— WHAT IS REQUIRED —
Only those lines running from the line that contains "world = obj.matrix_world.copy()" through the end of the material are to be written out, each exactly as shown.

— SOURCE MATERIAL —
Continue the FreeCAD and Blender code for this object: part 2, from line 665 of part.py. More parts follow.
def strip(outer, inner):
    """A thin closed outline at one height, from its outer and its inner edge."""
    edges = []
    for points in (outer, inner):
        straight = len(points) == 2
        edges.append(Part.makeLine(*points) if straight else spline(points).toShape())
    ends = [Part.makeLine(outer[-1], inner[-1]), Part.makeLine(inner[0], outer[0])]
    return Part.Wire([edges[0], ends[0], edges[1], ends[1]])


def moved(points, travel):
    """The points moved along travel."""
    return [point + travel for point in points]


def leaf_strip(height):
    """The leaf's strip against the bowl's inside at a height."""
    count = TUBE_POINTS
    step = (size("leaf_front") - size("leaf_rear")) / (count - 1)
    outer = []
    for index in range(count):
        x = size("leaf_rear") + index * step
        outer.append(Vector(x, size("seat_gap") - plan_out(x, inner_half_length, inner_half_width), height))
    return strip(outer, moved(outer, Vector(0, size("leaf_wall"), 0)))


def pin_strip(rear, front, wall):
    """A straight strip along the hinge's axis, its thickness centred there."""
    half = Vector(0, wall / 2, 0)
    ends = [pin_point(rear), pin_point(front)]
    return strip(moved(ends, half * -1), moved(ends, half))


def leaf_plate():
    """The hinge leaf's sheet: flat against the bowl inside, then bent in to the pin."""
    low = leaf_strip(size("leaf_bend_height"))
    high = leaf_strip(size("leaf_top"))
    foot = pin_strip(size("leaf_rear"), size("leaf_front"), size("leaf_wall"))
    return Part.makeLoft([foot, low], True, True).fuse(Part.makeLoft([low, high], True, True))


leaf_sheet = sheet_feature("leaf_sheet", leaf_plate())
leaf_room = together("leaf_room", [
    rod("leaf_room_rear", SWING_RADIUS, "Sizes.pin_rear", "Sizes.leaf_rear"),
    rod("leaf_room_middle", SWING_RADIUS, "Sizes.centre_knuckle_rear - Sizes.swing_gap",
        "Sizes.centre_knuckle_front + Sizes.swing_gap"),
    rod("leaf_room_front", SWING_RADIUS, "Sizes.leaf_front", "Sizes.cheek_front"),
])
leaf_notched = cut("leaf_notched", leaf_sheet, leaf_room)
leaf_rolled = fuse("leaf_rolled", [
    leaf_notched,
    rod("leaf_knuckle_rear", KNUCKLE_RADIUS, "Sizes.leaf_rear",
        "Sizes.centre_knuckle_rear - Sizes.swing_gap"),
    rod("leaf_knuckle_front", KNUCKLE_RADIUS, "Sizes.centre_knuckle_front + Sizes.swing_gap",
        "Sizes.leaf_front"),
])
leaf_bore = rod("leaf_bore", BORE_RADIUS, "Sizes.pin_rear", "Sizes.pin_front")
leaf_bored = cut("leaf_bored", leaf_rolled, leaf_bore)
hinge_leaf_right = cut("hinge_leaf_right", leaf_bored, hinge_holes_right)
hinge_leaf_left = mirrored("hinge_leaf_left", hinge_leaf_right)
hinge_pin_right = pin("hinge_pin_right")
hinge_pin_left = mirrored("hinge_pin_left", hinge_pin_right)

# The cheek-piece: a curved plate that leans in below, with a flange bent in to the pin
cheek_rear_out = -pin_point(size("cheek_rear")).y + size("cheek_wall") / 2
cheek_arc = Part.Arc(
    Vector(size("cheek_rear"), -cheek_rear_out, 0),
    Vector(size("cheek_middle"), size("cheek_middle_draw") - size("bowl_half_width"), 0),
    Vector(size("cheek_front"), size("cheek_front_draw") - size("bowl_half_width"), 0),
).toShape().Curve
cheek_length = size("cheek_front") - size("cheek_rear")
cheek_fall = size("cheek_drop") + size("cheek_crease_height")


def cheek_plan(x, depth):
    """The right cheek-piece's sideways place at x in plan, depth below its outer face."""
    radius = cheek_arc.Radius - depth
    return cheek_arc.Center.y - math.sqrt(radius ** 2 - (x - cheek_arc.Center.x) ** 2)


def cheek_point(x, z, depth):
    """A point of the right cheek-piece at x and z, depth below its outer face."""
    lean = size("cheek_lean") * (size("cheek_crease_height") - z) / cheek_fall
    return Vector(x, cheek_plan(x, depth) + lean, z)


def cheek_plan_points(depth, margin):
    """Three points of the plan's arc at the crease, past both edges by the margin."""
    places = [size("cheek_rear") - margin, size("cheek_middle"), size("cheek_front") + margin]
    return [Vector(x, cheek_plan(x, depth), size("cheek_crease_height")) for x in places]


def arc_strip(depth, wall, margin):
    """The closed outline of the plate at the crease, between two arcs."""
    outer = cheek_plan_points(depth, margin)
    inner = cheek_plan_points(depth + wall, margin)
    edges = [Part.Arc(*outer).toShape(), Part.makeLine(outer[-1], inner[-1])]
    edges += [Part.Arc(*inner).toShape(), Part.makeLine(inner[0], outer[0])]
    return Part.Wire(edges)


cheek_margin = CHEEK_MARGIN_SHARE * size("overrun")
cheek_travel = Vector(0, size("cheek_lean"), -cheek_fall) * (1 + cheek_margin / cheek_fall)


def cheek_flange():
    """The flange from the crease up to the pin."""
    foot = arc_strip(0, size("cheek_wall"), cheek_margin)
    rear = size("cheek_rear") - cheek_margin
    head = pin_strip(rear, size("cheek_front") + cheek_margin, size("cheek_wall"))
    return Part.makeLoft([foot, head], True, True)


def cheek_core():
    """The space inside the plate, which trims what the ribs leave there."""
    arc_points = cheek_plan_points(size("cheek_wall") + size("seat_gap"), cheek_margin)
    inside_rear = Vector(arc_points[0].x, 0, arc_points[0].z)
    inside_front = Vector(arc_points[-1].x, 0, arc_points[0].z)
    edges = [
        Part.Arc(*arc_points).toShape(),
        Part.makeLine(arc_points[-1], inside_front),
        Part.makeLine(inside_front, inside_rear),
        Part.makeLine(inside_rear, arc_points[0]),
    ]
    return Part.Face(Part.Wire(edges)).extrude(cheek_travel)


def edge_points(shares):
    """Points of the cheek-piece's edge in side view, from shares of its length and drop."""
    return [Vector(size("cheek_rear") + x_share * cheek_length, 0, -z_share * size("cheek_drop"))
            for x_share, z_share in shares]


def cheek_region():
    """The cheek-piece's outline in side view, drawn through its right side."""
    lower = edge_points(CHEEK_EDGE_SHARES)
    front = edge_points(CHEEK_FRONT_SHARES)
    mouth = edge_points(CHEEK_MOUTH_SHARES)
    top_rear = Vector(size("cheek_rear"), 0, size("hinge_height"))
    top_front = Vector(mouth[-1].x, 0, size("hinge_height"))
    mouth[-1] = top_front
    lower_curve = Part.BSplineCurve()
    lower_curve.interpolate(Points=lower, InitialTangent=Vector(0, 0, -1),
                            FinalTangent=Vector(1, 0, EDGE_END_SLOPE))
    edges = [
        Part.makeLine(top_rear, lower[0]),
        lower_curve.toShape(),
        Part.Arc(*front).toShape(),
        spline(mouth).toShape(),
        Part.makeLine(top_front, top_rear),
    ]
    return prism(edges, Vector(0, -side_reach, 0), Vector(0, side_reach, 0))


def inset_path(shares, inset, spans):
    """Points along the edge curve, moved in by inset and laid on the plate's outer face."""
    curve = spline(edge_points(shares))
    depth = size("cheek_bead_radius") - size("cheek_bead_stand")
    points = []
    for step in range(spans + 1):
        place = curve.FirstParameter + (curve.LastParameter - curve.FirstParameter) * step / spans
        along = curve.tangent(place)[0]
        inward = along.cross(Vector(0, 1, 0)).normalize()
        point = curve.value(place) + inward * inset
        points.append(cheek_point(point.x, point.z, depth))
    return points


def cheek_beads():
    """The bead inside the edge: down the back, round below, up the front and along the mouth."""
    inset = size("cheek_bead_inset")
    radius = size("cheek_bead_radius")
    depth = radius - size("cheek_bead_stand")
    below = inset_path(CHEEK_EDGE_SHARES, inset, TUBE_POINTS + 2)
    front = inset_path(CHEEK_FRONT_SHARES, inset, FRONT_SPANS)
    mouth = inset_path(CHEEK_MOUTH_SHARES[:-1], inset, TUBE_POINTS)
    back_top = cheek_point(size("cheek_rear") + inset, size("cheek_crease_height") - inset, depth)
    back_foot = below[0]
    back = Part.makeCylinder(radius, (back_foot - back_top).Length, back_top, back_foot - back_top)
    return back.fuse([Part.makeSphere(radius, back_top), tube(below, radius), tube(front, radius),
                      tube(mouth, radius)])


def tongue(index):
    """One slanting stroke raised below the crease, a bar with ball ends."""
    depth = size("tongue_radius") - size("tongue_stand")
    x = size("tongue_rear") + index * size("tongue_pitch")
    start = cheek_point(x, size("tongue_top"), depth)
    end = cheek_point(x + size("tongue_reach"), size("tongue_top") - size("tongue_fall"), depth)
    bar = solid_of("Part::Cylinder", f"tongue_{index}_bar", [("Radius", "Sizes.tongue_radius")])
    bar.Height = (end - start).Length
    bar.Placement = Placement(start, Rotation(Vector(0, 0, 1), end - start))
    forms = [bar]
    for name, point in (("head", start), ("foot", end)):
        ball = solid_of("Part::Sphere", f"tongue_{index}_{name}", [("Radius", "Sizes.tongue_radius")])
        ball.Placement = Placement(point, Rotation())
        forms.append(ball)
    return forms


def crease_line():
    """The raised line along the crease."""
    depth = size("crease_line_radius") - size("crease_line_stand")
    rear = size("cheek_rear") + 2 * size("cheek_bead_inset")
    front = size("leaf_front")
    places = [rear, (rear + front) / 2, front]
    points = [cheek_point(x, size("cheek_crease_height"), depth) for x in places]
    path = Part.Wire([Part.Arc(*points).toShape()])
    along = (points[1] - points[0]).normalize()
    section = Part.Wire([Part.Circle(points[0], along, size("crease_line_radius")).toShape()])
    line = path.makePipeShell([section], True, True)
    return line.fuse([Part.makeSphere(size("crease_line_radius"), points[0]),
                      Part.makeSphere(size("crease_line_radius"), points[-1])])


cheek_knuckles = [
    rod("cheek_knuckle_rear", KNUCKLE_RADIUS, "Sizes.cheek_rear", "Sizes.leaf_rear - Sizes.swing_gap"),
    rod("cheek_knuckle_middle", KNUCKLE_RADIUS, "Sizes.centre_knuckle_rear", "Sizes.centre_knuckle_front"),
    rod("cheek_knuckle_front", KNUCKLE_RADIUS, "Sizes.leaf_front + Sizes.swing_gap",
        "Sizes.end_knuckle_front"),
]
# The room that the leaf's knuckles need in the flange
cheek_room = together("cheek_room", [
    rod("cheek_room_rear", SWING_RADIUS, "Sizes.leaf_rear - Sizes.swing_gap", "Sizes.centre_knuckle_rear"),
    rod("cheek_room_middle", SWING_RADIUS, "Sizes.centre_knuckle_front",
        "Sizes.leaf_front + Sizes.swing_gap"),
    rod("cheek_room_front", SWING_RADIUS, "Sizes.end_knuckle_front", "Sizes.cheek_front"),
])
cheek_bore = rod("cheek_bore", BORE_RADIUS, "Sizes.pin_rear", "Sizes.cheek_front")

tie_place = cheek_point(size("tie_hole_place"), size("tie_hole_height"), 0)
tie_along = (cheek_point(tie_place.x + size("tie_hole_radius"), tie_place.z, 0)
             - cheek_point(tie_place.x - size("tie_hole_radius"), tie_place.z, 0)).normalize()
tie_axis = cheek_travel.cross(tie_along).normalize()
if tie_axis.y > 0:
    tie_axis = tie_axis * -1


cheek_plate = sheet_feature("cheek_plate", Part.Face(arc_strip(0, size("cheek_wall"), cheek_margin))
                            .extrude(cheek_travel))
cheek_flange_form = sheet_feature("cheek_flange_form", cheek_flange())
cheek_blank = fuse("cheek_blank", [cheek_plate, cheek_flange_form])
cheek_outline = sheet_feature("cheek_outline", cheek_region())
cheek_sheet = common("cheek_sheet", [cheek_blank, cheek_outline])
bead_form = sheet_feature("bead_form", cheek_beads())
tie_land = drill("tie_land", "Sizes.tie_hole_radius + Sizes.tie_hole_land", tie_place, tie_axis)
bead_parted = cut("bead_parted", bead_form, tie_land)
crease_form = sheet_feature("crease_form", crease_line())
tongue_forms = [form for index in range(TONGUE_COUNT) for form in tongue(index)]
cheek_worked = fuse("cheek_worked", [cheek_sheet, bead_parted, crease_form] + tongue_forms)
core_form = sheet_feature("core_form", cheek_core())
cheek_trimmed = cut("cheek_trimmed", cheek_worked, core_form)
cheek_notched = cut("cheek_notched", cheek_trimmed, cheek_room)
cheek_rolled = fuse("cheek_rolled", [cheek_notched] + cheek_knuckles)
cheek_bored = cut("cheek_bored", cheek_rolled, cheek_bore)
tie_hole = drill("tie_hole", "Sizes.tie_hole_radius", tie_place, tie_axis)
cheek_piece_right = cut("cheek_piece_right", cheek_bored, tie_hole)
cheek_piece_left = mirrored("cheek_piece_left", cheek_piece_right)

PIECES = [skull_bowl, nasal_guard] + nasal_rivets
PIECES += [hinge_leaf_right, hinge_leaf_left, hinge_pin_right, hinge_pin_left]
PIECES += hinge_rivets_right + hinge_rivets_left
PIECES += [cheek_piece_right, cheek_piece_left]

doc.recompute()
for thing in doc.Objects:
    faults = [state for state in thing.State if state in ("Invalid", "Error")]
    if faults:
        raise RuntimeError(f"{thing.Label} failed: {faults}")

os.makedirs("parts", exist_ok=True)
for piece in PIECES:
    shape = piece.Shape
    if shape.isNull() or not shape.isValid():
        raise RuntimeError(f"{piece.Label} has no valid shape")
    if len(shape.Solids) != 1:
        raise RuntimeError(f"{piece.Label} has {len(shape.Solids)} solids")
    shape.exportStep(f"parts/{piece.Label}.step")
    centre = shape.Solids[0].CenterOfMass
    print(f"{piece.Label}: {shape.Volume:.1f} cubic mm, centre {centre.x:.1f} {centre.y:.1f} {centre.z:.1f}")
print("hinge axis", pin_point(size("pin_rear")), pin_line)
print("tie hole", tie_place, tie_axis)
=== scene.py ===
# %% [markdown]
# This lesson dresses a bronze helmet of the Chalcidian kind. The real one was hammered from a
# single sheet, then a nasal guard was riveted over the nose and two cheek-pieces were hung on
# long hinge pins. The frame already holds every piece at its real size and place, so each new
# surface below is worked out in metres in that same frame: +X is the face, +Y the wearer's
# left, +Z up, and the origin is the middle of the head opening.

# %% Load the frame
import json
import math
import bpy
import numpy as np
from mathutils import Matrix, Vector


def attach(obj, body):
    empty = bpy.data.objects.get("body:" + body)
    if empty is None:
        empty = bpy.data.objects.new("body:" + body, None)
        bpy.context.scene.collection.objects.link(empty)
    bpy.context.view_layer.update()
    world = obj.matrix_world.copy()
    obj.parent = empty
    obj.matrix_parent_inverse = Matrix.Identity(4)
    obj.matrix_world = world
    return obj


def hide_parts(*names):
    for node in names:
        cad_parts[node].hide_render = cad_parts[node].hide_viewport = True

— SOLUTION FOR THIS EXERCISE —
    world = obj.matrix_world.copy()
    obj.parent = empty
    obj.matrix_parent_inverse = Matrix.Identity(4)
    obj.matrix_world = world
    return obj


def hide_parts(*names):
    for node in names:
        cad_parts[node].hide_render = cad_parts[node].hide_viewport = True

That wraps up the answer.